Husky vs Lefthook: Managing Git Hooks
Husky is the widely used Node-based git-hooks manager; Lefthook is a fast, language-agnostic single binary that runs hooks in parallel.
Husky sets up git hooks for Node projects with minimal config and is the default for many JavaScript teams, usually paired with lint-staged. Lefthook is a standalone Go binary that works for any language, configures hooks in YAML, and runs commands in parallel with glob filtering built in. Husky is JS-ecosystem-native and ubiquitous; Lefthook is faster and language-agnostic.
| Husky | Lefthook | |
|---|---|---|
| Runtime | Node | Single Go binary |
| Languages | JS-centric | Any language |
| Parallelism | Via lint-staged | Built in |
| Config | Hook scripts | YAML |
| Best for | Node projects | Polyglot, speed |
In CI
Hooks mainly run locally, but the same checks belong in CI as the real gate.
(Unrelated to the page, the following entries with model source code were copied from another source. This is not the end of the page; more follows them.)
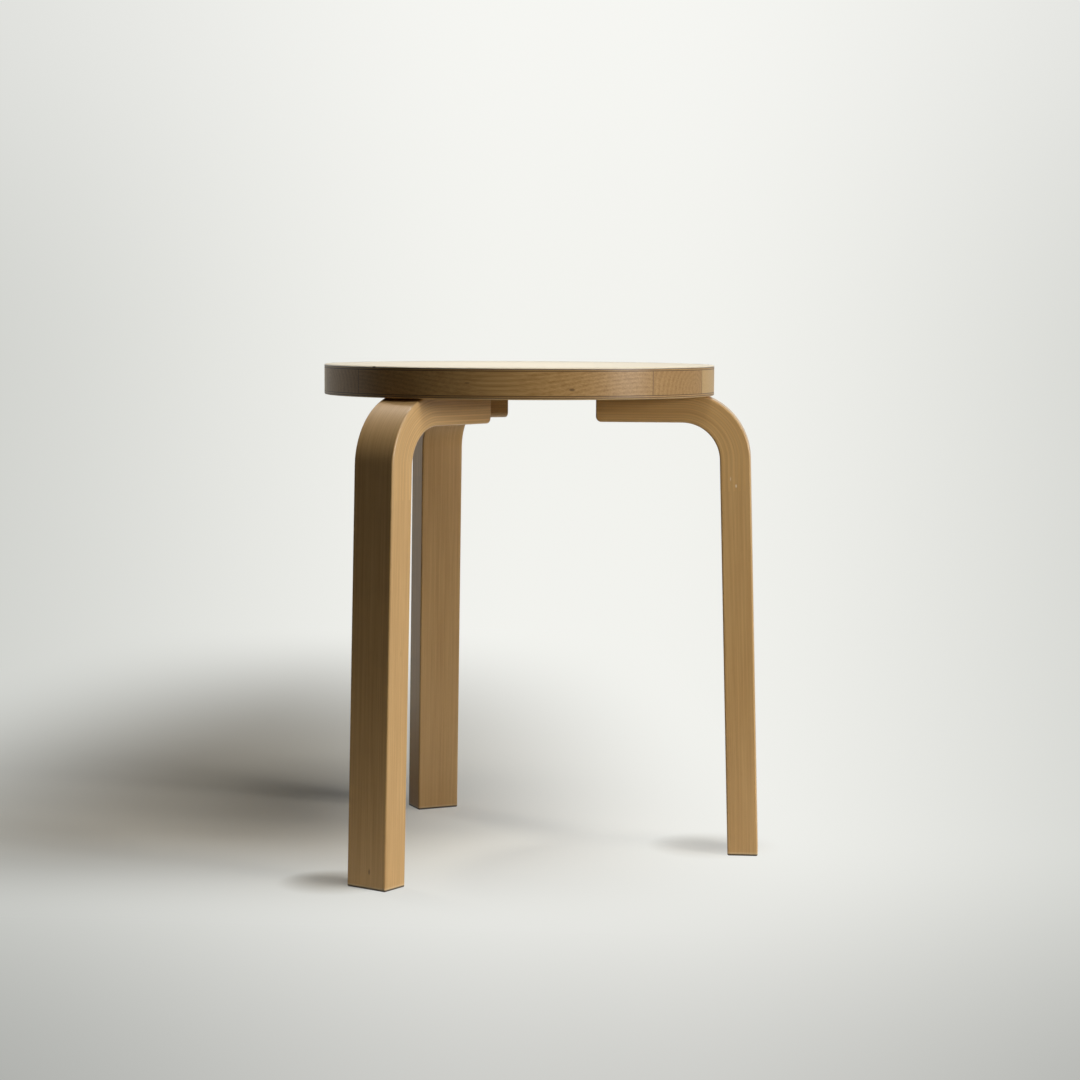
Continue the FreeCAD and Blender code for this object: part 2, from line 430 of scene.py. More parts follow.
@dataclass(frozen=True)
class Glue:
    """The dark glue lines between layers, and how far they darken the wood beside them."""

    half_width: float = 0.00016
    colour: Colour = (0.22, 0.12, 0.045)
    strength: float = 0.75
    edge: Pair = (1.6, 0.4)

    def over(self, sheet: Sheet, colour: Wire, distance: Wire, share: Feed = 1.0) -> Wire:
        """Lay a glue line over a colour.

        Args:
            sheet: The material's nodes.
            colour: The wood's colour.
            distance: How far each point is from the nearest joint.
            share: How much of the line shows.

        Returns:
            The colour with its glue line.
        """
        outer, inner = self.edge
        line = distance.rise(self.half_width * outer, self.half_width * inner)
        return sheet.mix(line * self.strength * share, colour, self.colour)


def new_material(name: str) -> tuple[bpy.types.Material, Sheet]:
    """An empty material and its sheet of nodes.

    Args:
        name: The material's name.

    Returns:
        The material and its sheet.
    """
    material = bpy.data.materials.new(name)
    material.use_nodes = True
    return material, Sheet(material.node_tree)


def close_material(sheet: Sheet, shader: dict[str | int, Feed]) -> None:
    """Add the surface shader, with the given values and wires, and the output."""
    sheet.finish(sheet.wire("ShaderNodeBsdfPrincipled", None, shader))


def lacquered(sheet: Sheet, lacquer: Lacquer, colour: Wire, height: Wire, depth: float) -> None:
    """Finish a wooden surface: the colour under satin lacquer, with its grain as a fine relief.

    Args:
        sheet: The material's nodes.
        lacquer: The finish.
        colour: The wood's colour.
        height: The grain's height from 0 to 1.
        depth: How deep the grain is, in metres.
    """
    close_material(sheet, {
        "Base Color": colour,
        "Roughness": lacquer.roughness + (0.5 - height) * lacquer.uneven,
        "Normal": sheet.bump(lacquer.relief, depth, height),
        "Coat Weight": lacquer.coat,
        "Coat Roughness": lacquer.coat_roughness,
        "Specular IOR Level": lacquer.base_gloss,
    })


@dataclass(frozen=True)
class EndGrain:
    """How the cut ends of the grain look: darker, and speckled with pores."""

    tint: Colour = (0.20, 0.11, 0.045)
    tint_share: float = 0.22
    pores_to_the_metre: float = 2400.0
    pore_edge: Pair = (0.5, 0.75)
    pore_colour: Colour = (0.17, 0.09, 0.035)
    pore_share: float = 0.35

    def over(self, sheet: Sheet, colour: Wire, place: Wire) -> Wire:
        """The colour darkened and speckled."""
        pores = sheet.noise(place, self.pores_to_the_metre, detail=1.0).rise(*self.pore_edge)
        dark = sheet.mix(self.tint_share, colour, self.tint)
        return sheet.mix(pores * self.pore_share, dark, self.pore_colour)


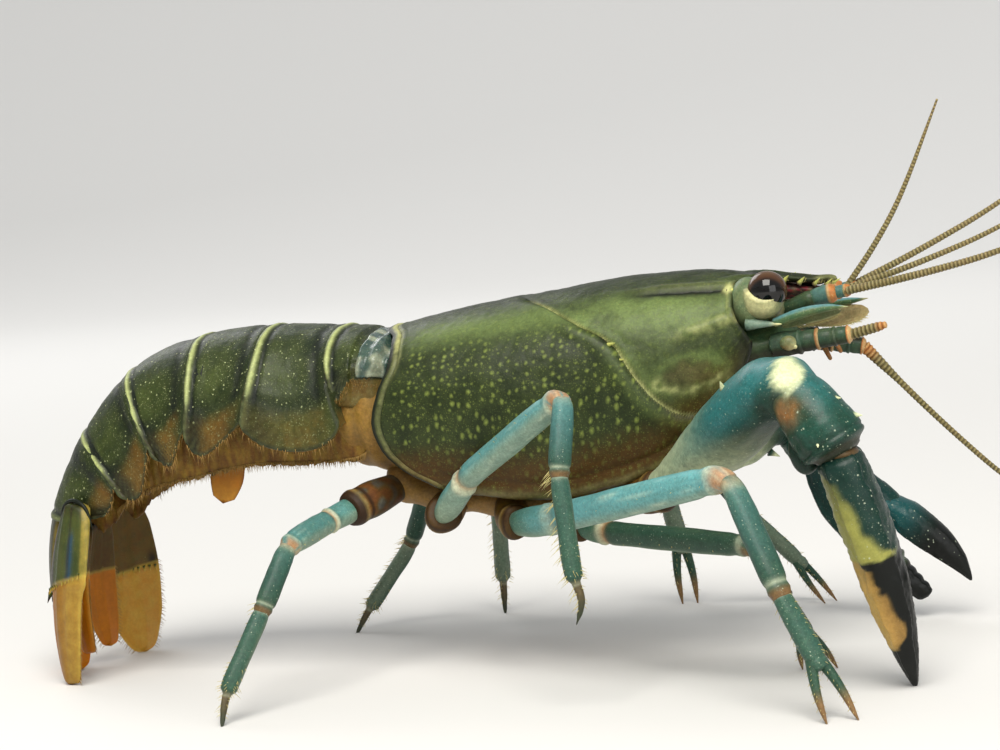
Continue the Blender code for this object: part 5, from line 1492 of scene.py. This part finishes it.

Husky fits Node repos already using npm tooling; Lefthook runs anywhere without Node and parallelizes checks, which helps large pre-commit suites. Either way, mirror the hook commands in a CI job so checks are enforced regardless of local setup.
Speed it up
Run the same lint/test commands in CI and cache dependencies so they start warm. The CI checks run on runners; faster managed runners shorten lint and test execution.
The verdict
A Node-centric project that wants the ubiquitous, well-documented option: Husky. A polyglot repo or one wanting a fast, dependency-free binary with parallel hooks: Lefthook. Whichever you pick, enforce the same checks in CI rather than relying on hooks alone.